GIVEN DATA:
===============

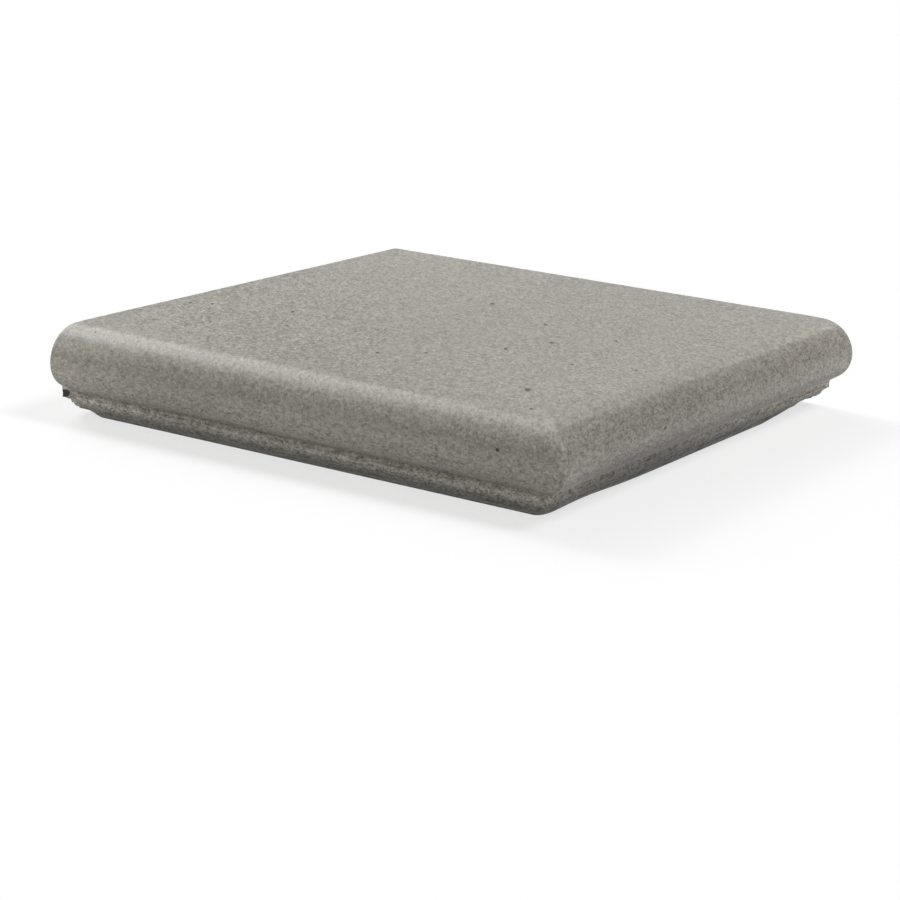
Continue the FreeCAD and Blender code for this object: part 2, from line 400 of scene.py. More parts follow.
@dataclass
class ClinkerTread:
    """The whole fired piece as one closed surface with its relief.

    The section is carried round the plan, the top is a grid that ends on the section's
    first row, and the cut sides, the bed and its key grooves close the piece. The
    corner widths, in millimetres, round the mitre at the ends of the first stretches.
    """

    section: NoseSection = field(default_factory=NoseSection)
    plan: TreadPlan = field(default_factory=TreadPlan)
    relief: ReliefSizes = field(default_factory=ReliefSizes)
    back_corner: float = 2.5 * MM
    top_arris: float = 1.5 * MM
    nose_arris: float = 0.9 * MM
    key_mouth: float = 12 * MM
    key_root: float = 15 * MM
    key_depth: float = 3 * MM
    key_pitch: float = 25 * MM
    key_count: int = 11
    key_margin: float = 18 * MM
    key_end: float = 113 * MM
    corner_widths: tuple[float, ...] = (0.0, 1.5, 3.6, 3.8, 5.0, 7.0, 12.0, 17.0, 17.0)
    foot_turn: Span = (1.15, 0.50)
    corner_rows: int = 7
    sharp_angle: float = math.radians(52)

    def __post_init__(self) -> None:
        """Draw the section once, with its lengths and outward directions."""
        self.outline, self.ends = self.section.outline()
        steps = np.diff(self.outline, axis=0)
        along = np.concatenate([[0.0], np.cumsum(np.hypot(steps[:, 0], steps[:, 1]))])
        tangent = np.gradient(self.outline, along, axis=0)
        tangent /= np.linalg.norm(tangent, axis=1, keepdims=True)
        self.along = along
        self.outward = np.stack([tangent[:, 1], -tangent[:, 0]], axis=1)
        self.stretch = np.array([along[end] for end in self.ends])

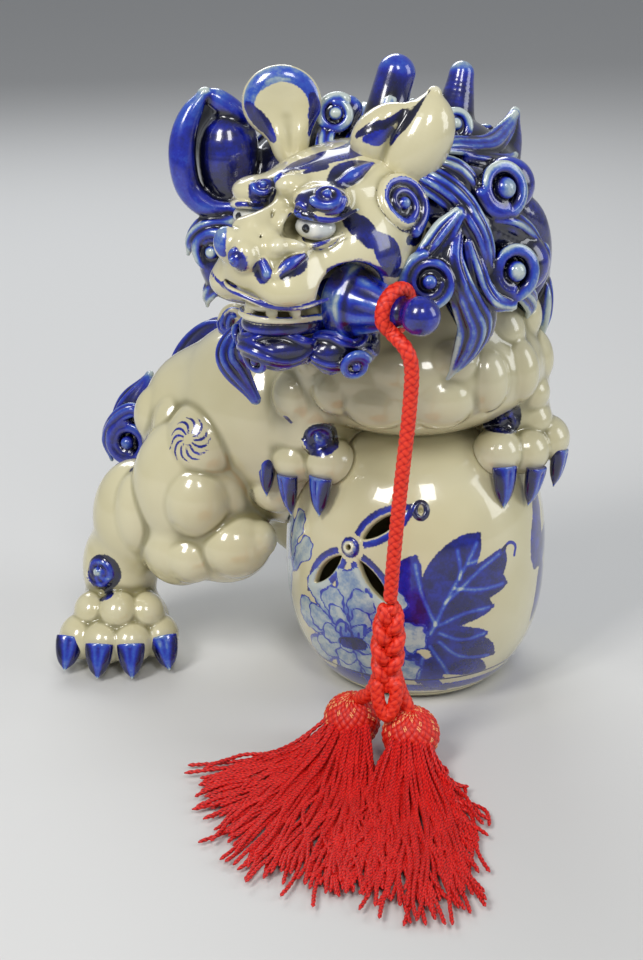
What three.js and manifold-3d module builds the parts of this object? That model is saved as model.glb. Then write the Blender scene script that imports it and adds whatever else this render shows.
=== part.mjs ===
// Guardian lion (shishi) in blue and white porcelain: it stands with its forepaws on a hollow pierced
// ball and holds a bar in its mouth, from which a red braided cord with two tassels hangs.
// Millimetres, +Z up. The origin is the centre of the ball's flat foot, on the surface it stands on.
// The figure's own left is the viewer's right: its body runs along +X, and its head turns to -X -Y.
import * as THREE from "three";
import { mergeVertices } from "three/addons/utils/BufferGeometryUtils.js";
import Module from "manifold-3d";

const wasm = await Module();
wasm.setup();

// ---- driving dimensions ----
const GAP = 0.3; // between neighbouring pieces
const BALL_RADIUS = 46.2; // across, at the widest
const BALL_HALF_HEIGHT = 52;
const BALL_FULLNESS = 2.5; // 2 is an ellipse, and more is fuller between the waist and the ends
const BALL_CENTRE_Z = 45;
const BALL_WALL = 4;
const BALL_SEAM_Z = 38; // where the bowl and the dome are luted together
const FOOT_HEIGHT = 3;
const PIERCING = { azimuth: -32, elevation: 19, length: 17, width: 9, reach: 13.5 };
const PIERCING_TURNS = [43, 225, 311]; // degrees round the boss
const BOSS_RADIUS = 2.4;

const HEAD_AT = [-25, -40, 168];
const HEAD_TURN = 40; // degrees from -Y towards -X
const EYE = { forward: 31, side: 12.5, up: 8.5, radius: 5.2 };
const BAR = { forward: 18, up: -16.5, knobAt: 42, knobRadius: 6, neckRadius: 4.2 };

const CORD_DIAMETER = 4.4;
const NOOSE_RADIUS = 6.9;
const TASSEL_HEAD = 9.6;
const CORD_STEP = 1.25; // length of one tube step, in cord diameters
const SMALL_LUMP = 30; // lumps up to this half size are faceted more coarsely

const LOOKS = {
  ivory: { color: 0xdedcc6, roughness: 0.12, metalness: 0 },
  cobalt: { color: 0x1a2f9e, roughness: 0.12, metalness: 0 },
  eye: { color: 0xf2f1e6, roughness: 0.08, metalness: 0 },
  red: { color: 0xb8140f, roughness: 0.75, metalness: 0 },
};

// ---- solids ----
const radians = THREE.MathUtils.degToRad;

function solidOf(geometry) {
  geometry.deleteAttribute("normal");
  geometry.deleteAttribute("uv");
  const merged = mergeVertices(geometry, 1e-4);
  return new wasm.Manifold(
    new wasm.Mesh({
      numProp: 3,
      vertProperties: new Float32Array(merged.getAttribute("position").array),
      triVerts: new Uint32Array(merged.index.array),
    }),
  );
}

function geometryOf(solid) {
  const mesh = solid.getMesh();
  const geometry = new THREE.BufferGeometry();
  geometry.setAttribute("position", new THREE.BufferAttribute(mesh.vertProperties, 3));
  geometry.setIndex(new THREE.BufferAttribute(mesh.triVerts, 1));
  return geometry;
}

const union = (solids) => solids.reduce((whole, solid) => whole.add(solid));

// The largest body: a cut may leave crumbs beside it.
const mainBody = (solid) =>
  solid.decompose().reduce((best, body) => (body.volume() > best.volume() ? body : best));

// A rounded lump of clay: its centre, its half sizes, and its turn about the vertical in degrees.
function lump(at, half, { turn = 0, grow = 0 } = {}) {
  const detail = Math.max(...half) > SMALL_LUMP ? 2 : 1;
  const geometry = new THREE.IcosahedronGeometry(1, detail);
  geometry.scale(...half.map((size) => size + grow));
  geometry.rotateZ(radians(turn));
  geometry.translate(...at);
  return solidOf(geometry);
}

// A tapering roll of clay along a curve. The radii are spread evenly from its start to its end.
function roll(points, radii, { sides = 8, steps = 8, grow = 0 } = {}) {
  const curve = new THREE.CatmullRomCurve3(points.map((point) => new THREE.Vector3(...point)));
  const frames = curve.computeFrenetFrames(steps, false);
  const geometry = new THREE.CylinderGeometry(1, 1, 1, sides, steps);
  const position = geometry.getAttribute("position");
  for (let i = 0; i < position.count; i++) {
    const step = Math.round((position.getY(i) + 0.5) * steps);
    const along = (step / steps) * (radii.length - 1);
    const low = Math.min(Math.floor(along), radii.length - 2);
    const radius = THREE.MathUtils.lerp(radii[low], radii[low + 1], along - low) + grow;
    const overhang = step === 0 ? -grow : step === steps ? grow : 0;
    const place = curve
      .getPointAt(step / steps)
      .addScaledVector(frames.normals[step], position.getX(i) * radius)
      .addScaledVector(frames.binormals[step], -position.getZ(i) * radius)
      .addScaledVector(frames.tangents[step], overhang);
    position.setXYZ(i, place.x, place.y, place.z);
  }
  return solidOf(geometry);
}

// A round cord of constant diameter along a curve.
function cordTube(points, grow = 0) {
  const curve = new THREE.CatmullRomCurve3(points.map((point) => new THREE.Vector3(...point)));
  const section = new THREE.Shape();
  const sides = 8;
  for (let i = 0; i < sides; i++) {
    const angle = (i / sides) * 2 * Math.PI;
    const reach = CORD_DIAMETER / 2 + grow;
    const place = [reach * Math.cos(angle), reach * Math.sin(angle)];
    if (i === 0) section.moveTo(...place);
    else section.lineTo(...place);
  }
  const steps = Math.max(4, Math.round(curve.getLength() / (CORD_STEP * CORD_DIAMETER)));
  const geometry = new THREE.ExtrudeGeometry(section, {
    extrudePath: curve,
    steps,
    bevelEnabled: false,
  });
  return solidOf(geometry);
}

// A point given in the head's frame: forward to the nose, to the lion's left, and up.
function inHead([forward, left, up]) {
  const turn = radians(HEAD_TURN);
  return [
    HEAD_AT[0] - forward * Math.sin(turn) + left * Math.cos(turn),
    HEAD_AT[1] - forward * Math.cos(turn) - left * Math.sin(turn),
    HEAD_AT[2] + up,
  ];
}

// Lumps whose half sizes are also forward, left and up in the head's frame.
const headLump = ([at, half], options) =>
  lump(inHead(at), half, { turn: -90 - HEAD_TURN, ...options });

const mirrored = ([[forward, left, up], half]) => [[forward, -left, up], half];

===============

WORK INSTRUCTIONS:
Copy the records above exactly.

THE OUTPUT:
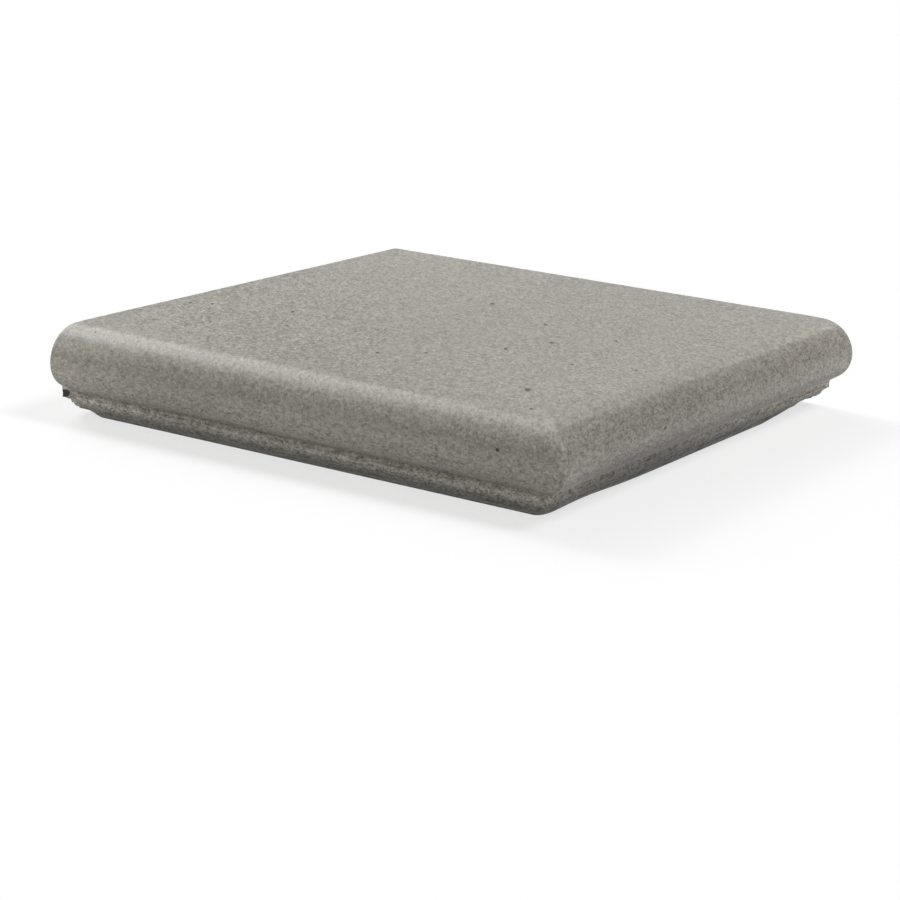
Continue the FreeCAD and Blender code for this object: part 2, from line 400 of scene.py. More parts follow.
@dataclass
class ClinkerTread:
    """The whole fired piece as one closed surface with its relief.

    The section is carried round the plan, the top is a grid that ends on the section's
    first row, and the cut sides, the bed and its key grooves close the piece. The
    corner widths, in millimetres, round the mitre at the ends of the first stretches.
    """

    section: NoseSection = field(default_factory=NoseSection)
    plan: TreadPlan = field(default_factory=TreadPlan)
    relief: ReliefSizes = field(default_factory=ReliefSizes)
    back_corner: float = 2.5 * MM
    top_arris: float = 1.5 * MM
    nose_arris: float = 0.9 * MM
    key_mouth: float = 12 * MM
    key_root: float = 15 * MM
    key_depth: float = 3 * MM
    key_pitch: float = 25 * MM
    key_count: int = 11
    key_margin: float = 18 * MM
    key_end: float = 113 * MM
    corner_widths: tuple[float, ...] = (0.0, 1.5, 3.6, 3.8, 5.0, 7.0, 12.0, 17.0, 17.0)
    foot_turn: Span = (1.15, 0.50)
    corner_rows: int = 7
    sharp_angle: float = math.radians(52)

    def __post_init__(self) -> None:
        """Draw the section once, with its lengths and outward directions."""
        self.outline, self.ends = self.section.outline()
        steps = np.diff(self.outline, axis=0)
        along = np.concatenate([[0.0], np.cumsum(np.hypot(steps[:, 0], steps[:, 1]))])
        tangent = np.gradient(self.outline, along, axis=0)
        tangent /= np.linalg.norm(tangent, axis=1, keepdims=True)
        self.along = along
        self.outward = np.stack([tangent[:, 1], -tangent[:, 0]], axis=1)
        self.stretch = np.array([along[end] for end in self.ends])

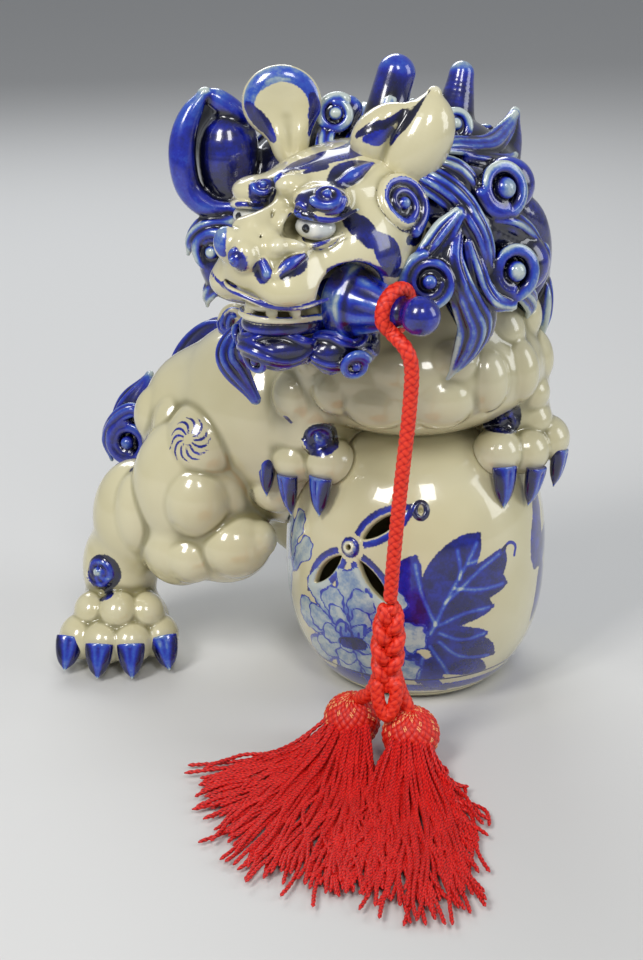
What three.js and manifold-3d module builds the parts of this object? That model is saved as model.glb. Then write the Blender scene script that imports it and adds whatever else this render shows.
=== part.mjs ===
// Guardian lion (shishi) in blue and white porcelain: it stands with its forepaws on a hollow pierced
// ball and holds a bar in its mouth, from which a red braided cord with two tassels hangs.
// Millimetres, +Z up. The origin is the centre of the ball's flat foot, on the surface it stands on.
// The figure's own left is the viewer's right: its body runs along +X, and its head turns to -X -Y.
import * as THREE from "three";
import { mergeVertices } from "three/addons/utils/BufferGeometryUtils.js";
import Module from "manifold-3d";

const wasm = await Module();
wasm.setup();

// ---- driving dimensions ----
const GAP = 0.3; // between neighbouring pieces
const BALL_RADIUS = 46.2; // across, at the widest
const BALL_HALF_HEIGHT = 52;
const BALL_FULLNESS = 2.5; // 2 is an ellipse, and more is fuller between the waist and the ends
const BALL_CENTRE_Z = 45;
const BALL_WALL = 4;
const BALL_SEAM_Z = 38; // where the bowl and the dome are luted together
const FOOT_HEIGHT = 3;
const PIERCING = { azimuth: -32, elevation: 19, length: 17, width: 9, reach: 13.5 };
const PIERCING_TURNS = [43, 225, 311]; // degrees round the boss
const BOSS_RADIUS = 2.4;

const HEAD_AT = [-25, -40, 168];
const HEAD_TURN = 40; // degrees from -Y towards -X
const EYE = { forward: 31, side: 12.5, up: 8.5, radius: 5.2 };
const BAR = { forward: 18, up: -16.5, knobAt: 42, knobRadius: 6, neckRadius: 4.2 };

const CORD_DIAMETER = 4.4;
const NOOSE_RADIUS = 6.9;
const TASSEL_HEAD = 9.6;
const CORD_STEP = 1.25; // length of one tube step, in cord diameters
const SMALL_LUMP = 30; // lumps up to this half size are faceted more coarsely

const LOOKS = {
  ivory: { color: 0xdedcc6, roughness: 0.12, metalness: 0 },
  cobalt: { color: 0x1a2f9e, roughness: 0.12, metalness: 0 },
  eye: { color: 0xf2f1e6, roughness: 0.08, metalness: 0 },
  red: { color: 0xb8140f, roughness: 0.75, metalness: 0 },
};

// ---- solids ----
const radians = THREE.MathUtils.degToRad;

function solidOf(geometry) {
  geometry.deleteAttribute("normal");
  geometry.deleteAttribute("uv");
  const merged = mergeVertices(geometry, 1e-4);
  return new wasm.Manifold(
    new wasm.Mesh({
      numProp: 3,
      vertProperties: new Float32Array(merged.getAttribute("position").array),
      triVerts: new Uint32Array(merged.index.array),
    }),
  );
}

function geometryOf(solid) {
  const mesh = solid.getMesh();
  const geometry = new THREE.BufferGeometry();
  geometry.setAttribute("position", new THREE.BufferAttribute(mesh.vertProperties, 3));
  geometry.setIndex(new THREE.BufferAttribute(mesh.triVerts, 1));
  return geometry;
}

const union = (solids) => solids.reduce((whole, solid) => whole.add(solid));

// The largest body: a cut may leave crumbs beside it.
const mainBody = (solid) =>
  solid.decompose().reduce((best, body) => (body.volume() > best.volume() ? body : best));

// A rounded lump of clay: its centre, its half sizes, and its turn about the vertical in degrees.
function lump(at, half, { turn = 0, grow = 0 } = {}) {
  const detail = Math.max(...half) > SMALL_LUMP ? 2 : 1;
  const geometry = new THREE.IcosahedronGeometry(1, detail);
  geometry.scale(...half.map((size) => size + grow));
  geometry.rotateZ(radians(turn));
  geometry.translate(...at);
  return solidOf(geometry);
}

// A tapering roll of clay along a curve. The radii are spread evenly from its start to its end.
function roll(points, radii, { sides = 8, steps = 8, grow = 0 } = {}) {
  const curve = new THREE.CatmullRomCurve3(points.map((point) => new THREE.Vector3(...point)));
  const frames = curve.computeFrenetFrames(steps, false);
  const geometry = new THREE.CylinderGeometry(1, 1, 1, sides, steps);
  const position = geometry.getAttribute("position");
  for (let i = 0; i < position.count; i++) {
    const step = Math.round((position.getY(i) + 0.5) * steps);
    const along = (step / steps) * (radii.length - 1);
    const low = Math.min(Math.floor(along), radii.length - 2);
    const radius = THREE.MathUtils.lerp(radii[low], radii[low + 1], along - low) + grow;
    const overhang = step === 0 ? -grow : step === steps ? grow : 0;
    const place = curve
      .getPointAt(step / steps)
      .addScaledVector(frames.normals[step], position.getX(i) * radius)
      .addScaledVector(frames.binormals[step], -position.getZ(i) * radius)
      .addScaledVector(frames.tangents[step], overhang);
    position.setXYZ(i, place.x, place.y, place.z);
  }
  return solidOf(geometry);
}

// A round cord of constant diameter along a curve.
function cordTube(points, grow = 0) {
  const curve = new THREE.CatmullRomCurve3(points.map((point) => new THREE.Vector3(...point)));
  const section = new THREE.Shape();
  const sides = 8;
  for (let i = 0; i < sides; i++) {
    const angle = (i / sides) * 2 * Math.PI;
    const reach = CORD_DIAMETER / 2 + grow;
    const place = [reach * Math.cos(angle), reach * Math.sin(angle)];
    if (i === 0) section.moveTo(...place);
    else section.lineTo(...place);
  }
  const steps = Math.max(4, Math.round(curve.getLength() / (CORD_STEP * CORD_DIAMETER)));
  const geometry = new THREE.ExtrudeGeometry(section, {
    extrudePath: curve,
    steps,
    bevelEnabled: false,
  });
  return solidOf(geometry);
}

// A point given in the head's frame: forward to the nose, to the lion's left, and up.
function inHead([forward, left, up]) {
  const turn = radians(HEAD_TURN);
  return [
    HEAD_AT[0] - forward * Math.sin(turn) + left * Math.cos(turn),
    HEAD_AT[1] - forward * Math.cos(turn) - left * Math.sin(turn),
    HEAD_AT[2] + up,
  ];
}

// Lumps whose half sizes are also forward, left and up in the head's frame.
const headLump = ([at, half], options) =>
  lump(inHead(at), half, { turn: -90 - HEAD_TURN, ...options });

const mirrored = ([[forward, left, up], half]) => [[forward, -left, up], half];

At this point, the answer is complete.